The consumption that most westerners participate in is ample proof for the fact that we are aesthetically driven. Even though most of my thought life is driven by deconstruction of beliefs and ideas, I can’t help but be confronted daily by restaurant reviews, celebrity sex scandals, Sherlockians, Whovians, and numerous sports team assessments. By no means am I suggesting that we shouldn’t enjoy some of these elements of our culture, but many get lost in the dark Aokigahara forest of consumption. The forest takes in the spiritual wanderers and they die a slow distracted death, as they seek for substance and yet never find it.
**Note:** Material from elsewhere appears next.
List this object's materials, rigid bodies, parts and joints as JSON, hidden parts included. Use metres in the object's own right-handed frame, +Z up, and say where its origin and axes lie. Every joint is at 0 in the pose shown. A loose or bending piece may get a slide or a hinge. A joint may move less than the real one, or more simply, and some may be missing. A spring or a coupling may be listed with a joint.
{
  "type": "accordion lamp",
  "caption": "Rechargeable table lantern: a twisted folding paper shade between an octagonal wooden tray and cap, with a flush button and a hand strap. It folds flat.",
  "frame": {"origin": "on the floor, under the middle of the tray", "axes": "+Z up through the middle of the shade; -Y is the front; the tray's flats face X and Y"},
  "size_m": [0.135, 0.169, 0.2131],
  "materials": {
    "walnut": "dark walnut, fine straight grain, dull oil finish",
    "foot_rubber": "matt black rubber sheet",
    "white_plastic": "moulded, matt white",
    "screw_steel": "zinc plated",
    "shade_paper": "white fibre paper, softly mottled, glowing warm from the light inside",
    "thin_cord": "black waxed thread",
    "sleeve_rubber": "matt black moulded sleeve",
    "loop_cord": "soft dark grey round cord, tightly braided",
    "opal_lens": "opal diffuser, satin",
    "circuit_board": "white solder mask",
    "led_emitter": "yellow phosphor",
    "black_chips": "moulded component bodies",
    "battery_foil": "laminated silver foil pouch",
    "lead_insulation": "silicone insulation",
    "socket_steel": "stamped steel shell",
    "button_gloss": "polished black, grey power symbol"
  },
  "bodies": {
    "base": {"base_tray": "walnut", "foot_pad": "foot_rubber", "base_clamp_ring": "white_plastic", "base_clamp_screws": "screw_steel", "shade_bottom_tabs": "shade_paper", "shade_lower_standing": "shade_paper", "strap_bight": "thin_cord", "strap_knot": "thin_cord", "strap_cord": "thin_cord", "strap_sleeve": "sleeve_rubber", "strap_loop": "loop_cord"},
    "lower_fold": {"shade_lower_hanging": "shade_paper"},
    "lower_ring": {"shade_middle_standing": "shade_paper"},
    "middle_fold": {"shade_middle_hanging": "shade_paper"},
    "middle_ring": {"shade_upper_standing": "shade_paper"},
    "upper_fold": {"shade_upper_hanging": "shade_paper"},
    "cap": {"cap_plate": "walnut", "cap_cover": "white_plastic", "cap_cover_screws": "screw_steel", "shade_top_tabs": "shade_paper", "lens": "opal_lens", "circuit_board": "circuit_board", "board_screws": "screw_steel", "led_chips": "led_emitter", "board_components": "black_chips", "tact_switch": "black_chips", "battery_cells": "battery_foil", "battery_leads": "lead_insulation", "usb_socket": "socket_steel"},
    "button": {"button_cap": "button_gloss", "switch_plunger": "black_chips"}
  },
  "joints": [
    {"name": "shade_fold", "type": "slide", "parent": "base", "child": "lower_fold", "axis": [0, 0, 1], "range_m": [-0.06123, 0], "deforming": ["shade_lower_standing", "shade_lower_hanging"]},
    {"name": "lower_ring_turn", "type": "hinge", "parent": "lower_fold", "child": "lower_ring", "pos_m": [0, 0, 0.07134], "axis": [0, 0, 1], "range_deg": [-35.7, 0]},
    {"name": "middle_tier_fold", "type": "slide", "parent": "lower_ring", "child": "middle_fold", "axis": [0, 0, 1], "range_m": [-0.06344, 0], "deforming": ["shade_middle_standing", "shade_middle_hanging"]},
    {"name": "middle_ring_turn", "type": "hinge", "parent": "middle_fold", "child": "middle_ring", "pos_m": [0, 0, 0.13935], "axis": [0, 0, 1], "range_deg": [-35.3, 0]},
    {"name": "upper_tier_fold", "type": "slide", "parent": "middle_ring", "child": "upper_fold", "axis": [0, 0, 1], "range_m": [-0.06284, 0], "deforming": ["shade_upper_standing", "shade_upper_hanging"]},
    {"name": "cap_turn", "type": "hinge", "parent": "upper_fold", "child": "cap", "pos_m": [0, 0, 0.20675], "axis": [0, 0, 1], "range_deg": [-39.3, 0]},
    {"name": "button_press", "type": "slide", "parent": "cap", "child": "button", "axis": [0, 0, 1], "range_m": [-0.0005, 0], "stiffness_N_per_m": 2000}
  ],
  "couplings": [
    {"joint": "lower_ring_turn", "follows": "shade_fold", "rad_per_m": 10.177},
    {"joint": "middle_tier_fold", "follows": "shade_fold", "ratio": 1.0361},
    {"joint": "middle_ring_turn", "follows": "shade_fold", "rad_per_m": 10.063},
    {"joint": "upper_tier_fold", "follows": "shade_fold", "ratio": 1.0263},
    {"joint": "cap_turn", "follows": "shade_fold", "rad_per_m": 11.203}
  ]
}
Like a Mt. Fuji looming above the dark forest, the modern day concept of justice calls out in a shadowy voice from above the aesthetic existence. Many hear its voice online, and consider their mouse moving and button pushing an ethical act. For sure there are those who come close to actually participating in some form of justice on the web, but through experience and sociological data I’m compelled to believe that they are only a small fraction of our population. Those who have truly moved on to the ethical stage of life, as Kierkegaard identifies it, experience a whole new set of values that drive their conduct. Those in the ethical stage still enjoy the aesthetic joys of life, but by and large they are driven by principles and values that define their patterns. They are driven by deeper ideas that morally frame their days. The average consumer might have approached the foot of holy mountain, but they counted the cost and thought it better to return to the temporal shelter provided by the forest. The music group Fun paints this picture poignantly in their video for the song “Some Nights Intro.” Check out the video for context. Warning, it’s powerful and depressing (pardon the french in the video). One verse from the song goes like this:

There are some nights I wait for someone to save us

But I never look inward, try not to look upward

And some nights I pray a sign is gonna come to me

But usually, I’m just trying to get some sleep…

The burning bush of religion is just a figment on the shadowy mountain to most. It wispers from an age of myth. There is no doubt that those who stare up at the mountain would also like to acquire the meanings of religion. Some stubbornly believe that the ethical is all there is, but most strongly desire the narrative of the burning bush and the blood-stained cross. Nothing gives one comfort within a life of consumption like the branding of love-based justice stamped on it. Thus the wanderer continues to wander none the wiser, and under the watching eye of death.

The Spirit is in the business of awakenings. Although Kierkegaard argues that faith is a personal leap, I stand with Schleiermacher in his assessment that it is the faith community that we are drawn into through the personal recognition of our need for a relationship with the divine. Those who have reached Kierkegaard’s “religious stage” of life can serve as ushers, or ambassadors, of that stage to those in their community. Our society needs representatives to come down from the mountain and walk people out of the woods.

So, what the crap does this all mean? It means that if you see the need, you have an obligation to consider the need. If you have a healthy relationship with the creator and creation, you need to intentionally invite people not only into your perspective, but into your LIFE! Open up your home. Open up your schedule. Open up your wallet. Walk with people. Really, I mean actually WALK with people. Chatting online might be a start, but it is no end. All around us people are dying in their consumption and playing with shadow puppets of justice and religion cast upon the forest floor. Approach them, and pray you are not distracted in the process.